Applying the above principles poses various challenges. There may be situations in which the dominant shareholder does not know whether arrangements exist among other shareholders, or whether it is easy for other shareholders to consult with each other. The investor should have processes in place to allow it to capture publicly available information about other shareholder concentrations and agreements.

The smaller the size of the investor’s holding of voting rights and the less the dispersion of the holding of other vote holders, the more reliance is placed on the additional factors in Step 2 of the analysis; within these, a greater weighting is placed on the evidence of power.

The ‘voting patterns at previous shareholders’ meetings’ requires consideration of the number of shareholders that typically come to the meetings to vote (i.e. the usual quorum in shareholders’ meetings) and not how the other shareholders vote (i.e. whether they usually vote the same way as the investor). However, how far back should one look for assessing the past trend is a question of judgment. Also, for start-up companies this will particularly be a challenge.

Determining the date on which an investor has de-facto control over an investee may in practice be a challenging issue. In some situations, it may lead to a conclusion that control is obtained at some point after the initial acquisition of voting interests. At the date that an investor initially acquires less than a majority of voting rights in an investee, the investor may assess that it does not have de-facto control over the investee if it does not know how other shareholders are likely to behave. As time passes, the investor obtains more information about other shareholders, gains experience from shareholders’ meetings and may ultimately assess that it does have de-facto control over the investee. Determining the point at which this happens may require significant judgment.
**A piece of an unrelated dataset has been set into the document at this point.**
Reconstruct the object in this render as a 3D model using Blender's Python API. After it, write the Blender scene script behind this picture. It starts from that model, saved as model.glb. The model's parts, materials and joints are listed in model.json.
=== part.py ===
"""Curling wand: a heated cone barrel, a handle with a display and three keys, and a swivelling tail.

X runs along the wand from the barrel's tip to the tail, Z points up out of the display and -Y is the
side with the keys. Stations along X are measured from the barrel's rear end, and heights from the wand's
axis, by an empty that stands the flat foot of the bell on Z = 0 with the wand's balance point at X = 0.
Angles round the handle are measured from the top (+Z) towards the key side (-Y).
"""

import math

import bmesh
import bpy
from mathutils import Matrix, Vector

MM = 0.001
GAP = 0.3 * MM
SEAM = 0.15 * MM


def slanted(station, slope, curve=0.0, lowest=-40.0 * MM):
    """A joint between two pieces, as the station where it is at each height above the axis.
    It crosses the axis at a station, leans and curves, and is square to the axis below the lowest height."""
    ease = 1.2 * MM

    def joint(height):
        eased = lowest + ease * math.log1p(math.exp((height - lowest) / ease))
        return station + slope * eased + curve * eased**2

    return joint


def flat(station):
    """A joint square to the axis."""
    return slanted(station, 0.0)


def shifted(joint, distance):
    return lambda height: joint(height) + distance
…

In the backdrop of companies getting capital infusion from private equity investors the assessment of de-facto control will be very challenging. While the investors may not have majority voting rights, they do obtain various rights that include appointment of key managerial personnel, guaranteed return on their investments, right to approve the annual operating plans/ budgets, etc. Such cases will need to be closely looked into for determining whether the investor has a de-facto control on the investee.
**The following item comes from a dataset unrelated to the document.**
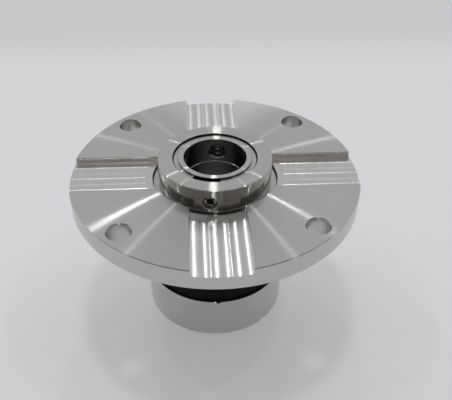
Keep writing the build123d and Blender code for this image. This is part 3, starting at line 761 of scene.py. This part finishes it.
def spring_holder():
    """Bright shell at the inboard end, with pockets for the springs, pin holes and three notches."""
    piece = turn("spring_holder", [
        (SLEEVE_BODY_R + SLIP, HOLDER_FLOOR), (SLEEVE_BODY_R + SLIP, FOOT_TOP), (FOOT_R + SLIP, FOOT_TOP),
        (FOOT_R + SLIP, HOLDER_BOTTOM), (HOLDER_R - EDGE, HOLDER_BOTTOM), (HOLDER_R, HOLDER_BOTTOM + EDGE),
        (HOLDER_R, HOLDER_TOP - HOLDER_LIP_EDGE), (HOLDER_R - HOLDER_LIP_EDGE, HOLDER_TOP),
        (HOLDER_BORE_R + HOLDER_LIP_EDGE, HOLDER_TOP), (HOLDER_BORE_R, HOLDER_TOP - HOLDER_LIP_EDGE),
        (HOLDER_BORE_R, HOLDER_FLOOR),
    ])
    above = HOLDER_FLOOR + OVER
    cut(piece, upright_drill(POCKET_R, POCKET_BOTTOM, above, SPRING_AZIMUTHS))
    cut(piece, upright_drill(PIN_HOLE_R, PIN_BOTTOM, above, DRIVE_AZIMUTHS))
    inside, low, high = HOLDER_BORE_R - OVER, HOLDER_TOP - NOTCH_DEPTH, HOLDER_TOP + OVER
    notch = prism("notch", [
        (inside, -NOTCH_HALF, low), (inside, NOTCH_HALF, low), (inside, NOTCH_HALF, high),
        (inside, -NOTCH_HALF, high),
    ], (HOLDER_R + OVER - inside, 0, 0))
    cut(piece, round_axis(notch, DRIVE_AZIMUTHS))
    finish(piece, "rotor", "shell_steel", ["spring_holder"], shell_steel)


def face_ring():
    """Carbon ring that floats in the holder and runs on the seat."""
    piece = turn("face_ring", [
        (FACE_BORE_R, FACE_BACK), (FACE_R - FACE_EDGE, FACE_BACK), (FACE_R, FACE_BACK + FACE_EDGE),
        (FACE_R, FACE_FRONT - FACE_FRONT_EDGE), (FACE_R - FACE_FRONT_EDGE, FACE_FRONT),
        (NOSE_OUT_R, FACE_FRONT), (NOSE_OUT_R, NOSE_TOP), (NOSE_IN_R, NOSE_TOP), (NOSE_IN_R, FACE_FRONT),
        (FACE_BORE_R, FACE_FRONT), *groove(FACE_BORE_R, *FACE_GROOVE),
    ])
    cut(piece, upright_drill(DRIVE_HOLE_R, FACE_BACK - OVER, DRIVE_HOLE_TOP, DRIVE_AZIMUTHS))
    finish(piece, "face", "carbon", ["face_ring"], carbon)


def springs():
    """Nine coil springs in the holder's pockets, under the face ring."""
    low, high, wire, coil_r, turns = POCKET_BOTTOM, -63.0, 0.5, 2.4, 5
    angles = [FULL_TURN * k / WIRE_STEPS for k in range(WIRE_STEPS)]
    section = [(coil_r + wire * math.cos(a), 0, low + wire + wire * math.sin(a)) for a in angles]
    spring = coil("springs", section, (high - low - 2 * wire) / turns, turns, COIL_STEPS)
    spring.location = (DRIVE_CIRCLE_R * MM, 0, 0)
    piece = round_axis(settle(spring), SPRING_AZIMUTHS)
    piece.name = "springs"
    finish(piece, "rotor", "spring_wire", ["springs"], spring_wire)
    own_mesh(piece)


def o_ring(name, body, ring_r, cord_r, z):
    """Round cord that lies in its groove about the shaft."""
    bpy.ops.object.select_all(action="DESELECT")
    bpy.ops.mesh.primitive_torus_add(location=(0, 0, z * MM), major_radius=ring_r * MM,
                                     minor_radius=cord_r * MM, major_segments=CORD_RING_STEPS,
                                     minor_segments=CORD_STEPS)
    piece = bpy.context.object
    piece.name = name
    settle(piece)
    finish(piece, body, "black_rubber", [name], black_rubber)


gland_plate()
bush_carrier()
drive_collar()
shaft_sleeve()
set_screws()
retaining_ring()
spring_holder()
face_ring()
springs()
o_ring("spigot_o_ring", "gland", 44.0, 1.5, -7.0)
o_ring("seat_o_ring", "gland", 35.53, 1.45, -28.0)
o_ring("face_o_ring", "face", 23.45, 1.4, -54.5)
o_ring("shaft_o_ring", "rotor", 18.52, 1.0, -77.1)

CAD_FINISHES = {
    "throttle_bush": bronze, "seat_ring": silicon_carbide, "seat_gasket": white_ptfe,
    "seat_pins": screw_steel, "drive_pins": screw_steel, "foot_screws": screw_steel,
    "thrust_ring": shell_steel,
}
for name, material in CAD_FINISHES.items():
    mesh = frame["nodes"][name].data
    mesh.materials.clear()
    mesh.materials.append(material)


# ---------------------------------------------------------------------------------------------------
# Room: pale floor, lamps, world and camera
# ---------------------------------------------------------------------------------------------------

BOARD_DARK = (0.78, 0.787, 0.805)
BOARD_LIGHT = (0.8, 0.807, 0.825)
GLOW = (0.95, 0.965, 1, 1)
GLOW_FADE = (0.42, 0.3)     # how far behind the seal the glow is weak, and where it is full, in metres
GLOW_STRENGTH = (0.12, 0.205)

CEILING = 2.3               # height of the lamps over the flange, in metres

ROOM_DARK = (0.12, 0.11, 0.1)
ROOM_LIGHT = (0.56, 0.56, 0.57)
ROOM_SEEN = (0.6, 0.605, 0.62, 1)       # what shows where the floor ends
BACK_FADE = (-0.45, 0.35)   # the room grows light as a way turns back from the viewer
LOW_FADE = (0.58, 0.3)      # and partly light as it sinks
LOW_LIGHT = 0.55


def floor():
    """Pale board that the seal stands on, with a faint glow towards the viewer, weaker far behind."""
    bpy.ops.object.select_all(action="DESELECT")
    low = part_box("spring_holder")[0].z
    bpy.ops.mesh.primitive_plane_add(size=8, location=(0, 0, low))
    board = bpy.context.object
    board.name = "floor"
    settle(board)
    material, tree, shader = new_material("floor_board")
    place = own_place(tree)
    feed(shader, {
        "Base Color": tint(tree, noise(tree, place, 3, 2), BOARD_DARK, BOARD_LIGHT),
        "Roughness": 0.55, "Specular IOR Level": 0.2,
    })
    near = fade(tree, split(tree, place)["Y"], *GLOW_FADE, *GLOW_STRENGTH)
    path = add_node(tree, "ShaderNodeLightPath").outputs
    seen = calc(tree, "MAXIMUM", path["Is Camera Ray"], path["Is Glossy Ray"])
    strength = calc(tree, "MULTIPLY", near, seen)
    glow = add_node(tree, "ShaderNodeEmission", {"Color": GLOW, "Strength": strength})
    both = add_node(tree, "ShaderNodeAddShader", {0: shader.outputs["BSDF"], 1: glow.outputs["Emission"]})
    feed(tree.nodes["Material Output"], {"Surface": both.outputs["Shader"]})
    board.data.materials.append(material)


def lamp(name, azimuth, height, size, power):
    """Square lamp under the ceiling that faces the flange from an azimuth and a height, in degrees."""
    a, e = math.radians(azimuth), math.radians(height)
    way = Vector((math.cos(a) * math.cos(e), math.sin(a) * math.cos(e), math.sin(e)))
    bpy.ops.object.light_add(type="AREA", location=way * CEILING / math.sin(e))
    light = bpy.context.object
    light.name = name
    light.data.size = size
    light.data.energy = power
    light.rotation_mode = "QUATERNION"
    light.rotation_quaternion = way.to_track_quat("Z", "Y")


def world():
    """Light room behind the seal, and a darker one on the viewer's side that is lighter low down."""
    room = bpy.data.worlds.new("room")
    bpy.context.scene.world = room
    room.use_nodes = True
    tree = room.node_tree
    way = split(tree, add_node(tree, "ShaderNodeTexCoord").outputs["Generated"])
    behind = fade(tree, way["Y"], *BACK_FADE)
    low = fade(tree, way["Z"], *LOW_FADE, high=LOW_LIGHT)
    shade = tint(tree, calc(tree, "MAXIMUM", behind, low), ROOM_DARK, ROOM_LIGHT)
    path = add_node(tree, "ShaderNodeLightPath").outputs
    sources = {"Factor": path["Is Camera Ray"], "A": shade, "B": ROOM_SEEN}
    seen = add_node(tree, "ShaderNodeMix", sources, data_type="RGBA")
    feed(tree.nodes["Background"], {"Color": seen.outputs["Result"]})


def camera():
    """Viewer in front of the seal and above it, looking down at about 38 degrees."""
    right = Vector((0.998388, -0.056097, 0.008499))
    up = Vector((0.028133, 0.619548, 0.784454))
    forward = Vector((0.049272, 0.782951, -0.620128))
    place = Vector((-0.01256, -0.30224, 0.2296))
    data = bpy.data.cameras.new("camera")
    data.lens = 51.69
    data.sensor_width = 36
    data.clip_start = 0.01
    eye = bpy.data.objects.new("camera", data)
    bpy.context.scene.collection.objects.link(eye)
    facing = Matrix((right, up, -forward)).transposed()
    eye.matrix_world = Matrix.Translation(place) @ facing.to_4x4()
    bpy.context.scene.camera = eye


floor()
# Each lamp has its azimuth and height in degrees, its size in metres and its power in watts.
lamp("lamp_left", 129, 46, 0.1, 2.8)
lamp("lamp_right", 49, 48, 0.07, 1.35)
lamp("lamp_far_left", 161.6, 58.7, 0.08, 1.7)
lamp("lamp_far_right", 8, 62, 0.08, 1.7)
lamp("lamp_above", 98, 82, 0.24, 5.0)
lamp("lamp_behind", 88, 51, 0.12, 2.2)
lamp("lamp_front", -92, 46, 0.2, 2.4)
world()
camera()
bpy.context.scene.view_settings.view_transform = "Standard"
Let us consider an example: Company A acquired 45% in Company B (which is a listed company and balance shareholding is widely dispersed). Company B has 6 directors who are appointed by shareholders in their general meeting based on simple majority. Whether Company A needs to consolidate Company B as a subsidiary.

Analysis under AS-21 under Indian GAAP: Under Indian GAAP an investor consolidates the investee company only if it ‘controls’ the investee. Control is defined as

(a) the ownership, directly or indirectly through subsidiary(ies), of more than one-half of the voting power of an enterprise; or

(b)    control of the composition of the board of directors in the case of a company or of the composition of the corresponding governing body in case of any other enterprise so as to obtain economic benefits from its activities.
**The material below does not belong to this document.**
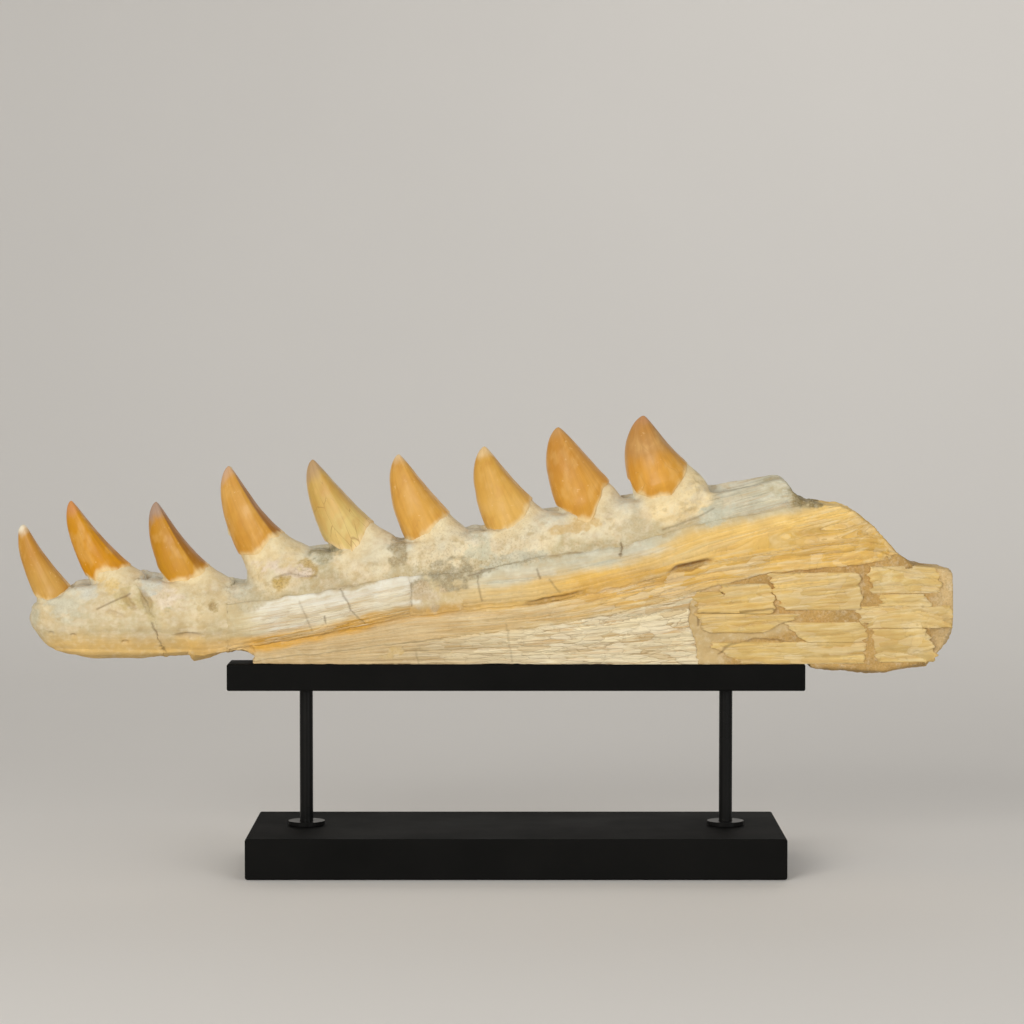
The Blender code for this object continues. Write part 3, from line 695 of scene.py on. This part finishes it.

Based on the aforesaid definition of control, in this example Company A does not have control of Company B (either majority voting power or control composition of Board), thus it cannot consolidate Company B as a subsidiary.

Analysis under IFRS: Under IFRS 10, Company A will need to determine whether it has control over Company B. As discussed earlier, the control definition under IFRS is wider and includes de-facto control as well. In the instant case, Company A is the largest shareholder of Company B and it is given that the balance shareholding is widely dispersed. Company A will need to evaluate the following:

(a)    Number of shareholders that own the next 45 % shareholding: The higher the number, the greater are the chances that Company A will need to consolidate Company B, for example if the next 45% is held by around 5 shareholders it will be difficult to demonstrate de-facto control as 5 shareholders can get together and vote against Company A. However if the next 45% shareholding is owned by 1,000 shareholders (widely dispersed public shareholding), it can be demonstrated that Company A in effect would control the functioning of Company B as the probability of 1,000 shareholders coming together and vote against Company A will be remote.

(b)    History of voting in the past general meetings: Company A will need to evaluate the number of shareholders actively attending the general meetings and participating in the decisions of shareholders. It is important to assess the number of shareholders that attend general meetings and not how they vote. Thus, in case past history reflects that all 100% shareholders attend the general meeting and cast their votes it may be difficult to demonstrate de-facto control, no matter that the balance shareholders voted for decisions in favour of Company A. However, if the total number of shareholders casting their votes in the general meeting are always less than 80%, then it can be demonstrated that de-facto control exists, since Company A has more than 50% voting power of effective votes cast in the general meetings.

(c)    Rights of other shareholders: Before concluding whether Company has de-facto control of Company B, it will need to be assessed in any special rights are available to other shareholders or shareholder groups such as their consent is required prior to approving annual business plan or appointment and removal of key managerial personnel. Presence of such rights will impact the ability of Company A to consolidate Company B as a subsidiary.

After considering the above factors, under IFRS Company A may need to consolidate Company B as a subsidiary though it only holds 45% of the voting power in Company B. Under the earlier consolidation standard under IFRS IAS 27- application of de-facto control approach was an accounting policy choice, however under IFRS 10, consideration of de -facto control is mandatory for assessing control.

The requirement to assess control is continuous. De-facto control relies, at least in part, on the actions or inactions of other investors. Therefore, the requirement to assess control on a continuous basis may mean that the investor who is assessing whether it has de-facto control may need to have processes in place that allow it to consider who the other investors are, what their interests are and what actions they may or may not take with respect to the investee on an ongoing basis.

This is an important change for companies, as currently under Indian GAAP, consolidation is more rule driven based on the definition of control under AS -21. Under IFRS 10, companies will need to closely monitor aforesaid factors on a regular basis to determine control over entities and preparation of its consolidated financial statements.